As well as writing and thinking, I went out walking, gathering a sense of place on this Worimi country of North Arm Cove and balancing out the quiet, concentrated energy of writing. On the suburban streets I was particularly drawn to the houses and their architecture. North Arm Cove is a secluded place, and the houses were built as retreats, and to be open to the natural environment they are surrounded by. As I walked, I collected my favourites.
At the desk by the window I look up, over the bay. In the days I've been here I've seen it smooth as a mirror, with the silver track of the full moon reflected in its night surface. I've seen it high and lapping the rocks at the shoreline, seen its ripples extending out as if it's a shivering skin. On the day the storm front came through it was turbulent with low, rapid waves, which raced in towards the inner cove as if in a great hurry to arrive. Today the bay is calm and grey, tinged a slight gold as the afternoon settles. While there's still light I decide to go out walking.
As I turn the corner, out into the road that follows the water's edge, a kookaburra looks down from a high branch, turning its attention from the ground, to me, then back to the grass, studiously hoping for insects. I like their solitary, concentrated attention to observing, and today feel something of an accord with this approach, for the way that I have been working: concentrating on reading my manuscript, looking out for the details that have a life and energy to them.

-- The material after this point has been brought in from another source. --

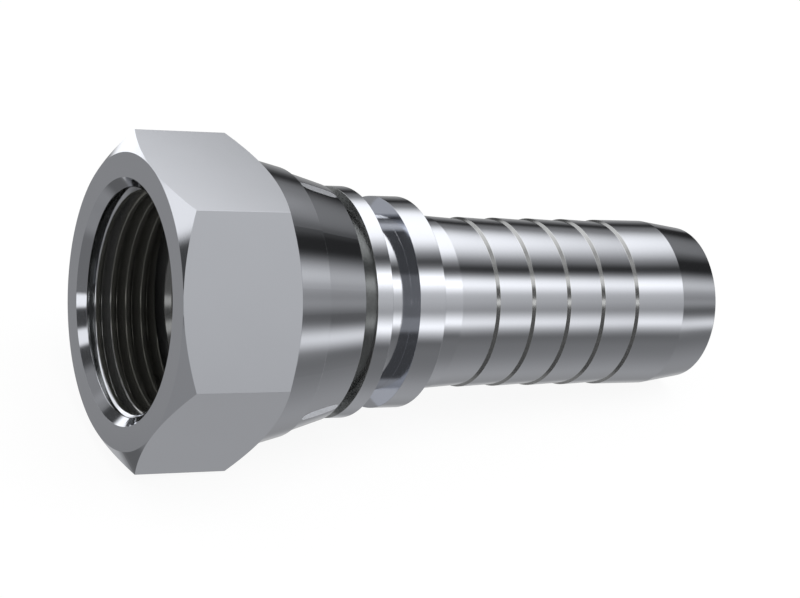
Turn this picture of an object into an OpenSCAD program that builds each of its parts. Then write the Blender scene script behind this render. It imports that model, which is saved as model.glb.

I pass holiday houses with names like "Stray Leaves" and "Nightjar's Rest" and "Whispering Tides", with their wide windows and balconies, good positions for watching the water. I follow the road down to where it crumbles to an end beside a small beach. Like the other days I've walked this way, two dogs run up to greet me. The first time the younger one had rushed up barking, and I'd veered away, but then the older dog had come up and sat by my side, looking up with an imploring expression, and I knew they had accepted me. Today they bound around me, the young one carrying a fish in her mouth as if it's a great prize, until I reach the end of their territory and they stand as if at an invisible barrier, watching me walk away.
At the top of the hill is an A-Frame house, perched at the back of a wide front lawn on which a flock of corellas are grazing. More fly in, making nervous bleats, then turn down to tear at the grass. Behind the house is the edge of the bushland that extends across the headland. I walk until I reach a path that leads into the bush, a dirt road still muddy from the previous day's rain. At the corner is a wooden post with two blank wooden road signs pointing towards the forest.
A century ago, there were plans for this forest. Reading the history of the area on the Gunyah blog I'd found out that in the early 20th century this area was destined to be cleared for the building of a city. In 1918 the plans drawn up by Walter Burley Griffin for Port Stephens City were approved, and lots offered for sale. But the plan dwindled when the 1930s Depression hit, and all that was ever built of the city are the roads, which carve out trails through the bushland, marked by blank signs.
Walking on the paths I imagine Burley Griffin's plan overlaid upon the land, the ghosts of parks and civic buildings. It is hard to imagine the place other than how it is now, with the tall bloodwoods and stringybarks, and purple pea flowers and sprigs of native orchids in the undergrowth. Imagining the map of what it could have been I thought how the land was carved up, with the colonial mindset of land as space to be renamed and repurposed, as it has been across the continent. I walk here on Worimi country, holding onto the understanding that a city is only something temporary or provisional.
Thinking this, letting thoughts trail out with the rhythm of my steps, I follow the bushland paths until I'm back on the sealed stretch of road that follows the shoreline. The kookaburra has moved on from its perch and the sun is lower in the sky. I turn back to Gunyah, to the desk and my notebooks, with the walk's new thoughts to record and observe, hoping within them there is a quiver of something that I might take up and take further.
My time at Gunyah was precious and rewarding, a chance to write, think and dream, and connect with the abundant creative energies of the house, land and environment. Thank you to Kath and Gunyah for your support and generosity in having me on the residency. It is a privilege to have had Gunyah influence my work and thinking, and to now carry the work and insights from my time here with me.